A major effort will also be required to rid the country of seditious materials, which is to say all films, novels, poetry, essays, art, scholarly works, and music that may contain positive references to Ukraine’s period of independence. Libraries and schools will be purged of all such subversive content—in essence, the majority of all writing and cultural output that Ukraine has produced during the last three decades. Writers and scholars will face the choice of repudiating their identity and past work or becoming nonpersons in the new order. Many will face arrest or worse, simply because they transport Ukrainian culture and stand in the way of Russification. Again, this is not speculation but widespread practice in other territories that Russia has occupied.

Russian territorial advances would be accompanied by a second wave of Ukrainian refugees far more massive than that of early 2022, when some 7 million Ukrainians crossed the border into the European Union. For the remaining Ukrainians, the future would be one of totalitarian controls on culture, education, and speech, accompanied by a mass terror on a scale not seen in Europe since the 20th-century era of totalitarian rule.
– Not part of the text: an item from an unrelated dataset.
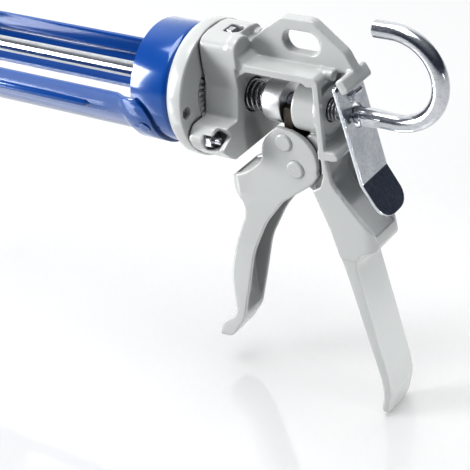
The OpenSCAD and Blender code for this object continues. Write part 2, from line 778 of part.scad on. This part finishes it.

There you have in distilled form what a Russian victory would mean. Members of the U.S. Congress are free to vote against assistance to Ukraine if they think—wrongly—that the war’s outcome does not affect the U.S. national interest. But they should not be allowed to oppose assistance to Ukraine without being fully aware of the tyranny they will be helping to empower—and their responsibility for the massive and entirely predictable crimes that will ensue.

Adrian Karatnycky is a senior fellow at the Atlantic Council, the founder of Myrmidon Group, and the author of Battleground Ukraine: From Independence to the War with Russia, to be published by Yale University Press in June 2024.